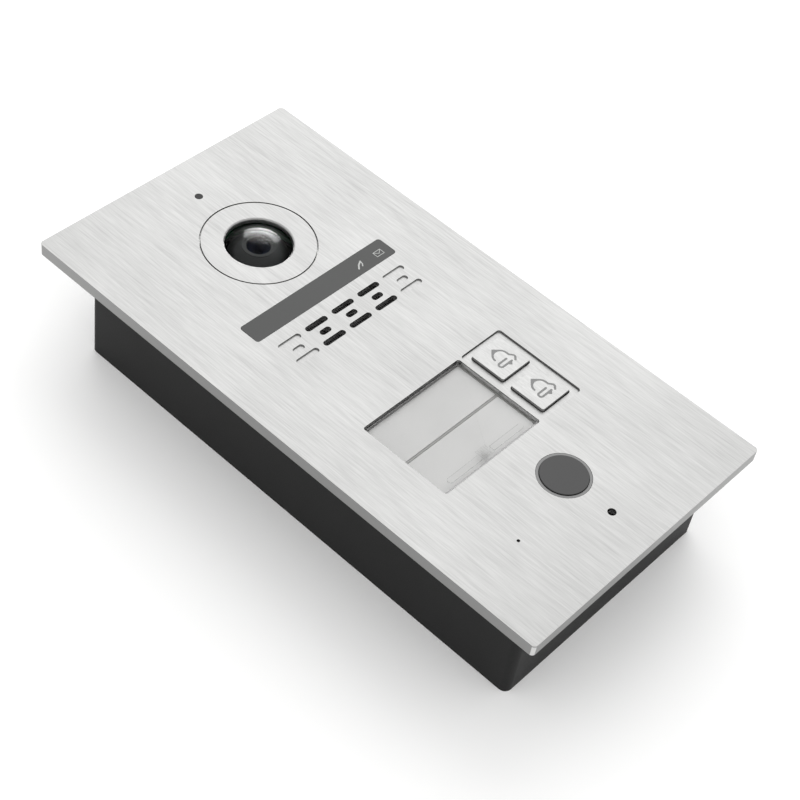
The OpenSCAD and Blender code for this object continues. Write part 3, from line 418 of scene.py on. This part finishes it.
# %% Make the board and coil finishes
def solder_mask(name, color):
    board = Finish(name, color, 0.3, **{"Coat Weight": 0.4})
    tracks = board.node("ShaderNodeTexBrick", {"offset": 0.37, "squash": 0.6},
        {"Vector": board.stretched(1, 1, 1), "Scale": 240.0, "Mortar Size": 0.09, "Mortar Smooth": 0.3,
         "Brick Width": 2.6, "Row Height": 0.32}, "Fac")
    patches = board.ramp(board.noise(0.012, 1), (0.48, 0.0), (0.52, 1.0))
    copper = tracks * patches
    board.set("Base Color", board.blend(copper, color, shade(color, 1.9)))
    board.set("Roughness", 0.42 - copper * 0.15)
    board.bump(copper, 0.00004, 0.6)
    return board.material


def wound_wire(name, color, node):
    low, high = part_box(node)
    middle = (low + high) / 2
    coil = Finish(name, color, 0.3, Metallic=1.0)
    centred = coil.node("ShaderNodeMapping", None, {"Vector": coil.place, "Location": tuple(-middle)})
    turns = coil.node("ShaderNodeTexWave", {"wave_type": "RINGS", "rings_direction": "Z"},
        {"Vector": centred, "Scale": 1100.0, "Distortion": 0.3, "Detail": 0.0}, "Fac")
    coil.set("Base Color", coil.blend(turns, shade(color, 0.45), color))
    coil.bump(turns, 0.00008, 0.8)
    return coil.material


finishes["board_green"] = solder_mask("green_solder_mask", (0.012, 0.11, 0.04))
finishes["coil_copper"] = wound_wire("enamelled_copper", (0.75, 0.36, 0.16), "reader_coil")
print("boards and coil ready, missing finishes:", sorted(set(slot_of.values()) - set(finishes)))

# %% [markdown]
# ## Give every part its finish
#
# A part from the frame keeps its shape. Its material is set on its object, by the slot that the
# record names for it.

# %% Dress the parts
for name, part in nodes.items():
    part.data.materials.clear()
    part.data.materials.append(finishes[slot_of[name]])
print("dressed", len(nodes), "parts")

# %% [markdown]
# ## Soften the edges
#
# No real edge is perfectly sharp: a punched plate has a small break along every cut, and a moulded
# wall has a radius. That thin line of light along each edge is most of what makes metal look like
# metal. The frame's meshes are loose triangles, so a copy is welded, its flat faces are joined, and
# a Bevel modifier rounds every edge over a set angle. The copy then stands in for the part.


# %% Tools for working on a mesh as by hand
WELD = 0.000002
SMOOTH_BELOW = math.radians(38)


def only(piece):
    """Selects one piece and nothing else."""
    bpy.ops.object.select_all(action="DESELECT")
    piece.select_set(True)
    bpy.context.view_layer.objects.active = piece


def edit(piece, mode="VERT"):
    """Opens a piece in edit mode with all of it selected."""
    only(piece)
    bpy.ops.object.mode_set(mode="EDIT")
    bpy.ops.mesh.select_mode(type=mode)
    bpy.ops.mesh.select_all(action="SELECT")


def close():
    bpy.ops.object.mode_set(mode="OBJECT")


def modify(piece, kind, **settings):
    """Adds a modifier and applies it."""
    only(piece)
    modifier = piece.modifiers.new(kind.lower(), kind)
    for key, value in settings.items():
        setattr(modifier, key, value)
    bpy.ops.object.modifier_apply(modifier=modifier.name)


def finish_piece(piece, node, finish_slot=None, stands_for=True):
    """Gives a finished piece the finish of its slot, hangs it on its body, and hides the part it stands for
    when it stands for one.
    """
    finish_slot = finish_slot or slot_of[node]
    piece.data.materials.clear()
    piece.data.materials.append(finishes[finish_slot])
    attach(piece, body_of[node])
    if stands_for:
        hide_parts(node)
    return piece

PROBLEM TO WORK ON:
Pull out each line of the listing that holds the string "from".

FINAL ANSWER:
The OpenSCAD and Blender code for this object continues. Write part 3, from line 418 of scene.py on. This part finishes it.
# A part from the frame keeps its shape. Its material is set on its object, by the slot that the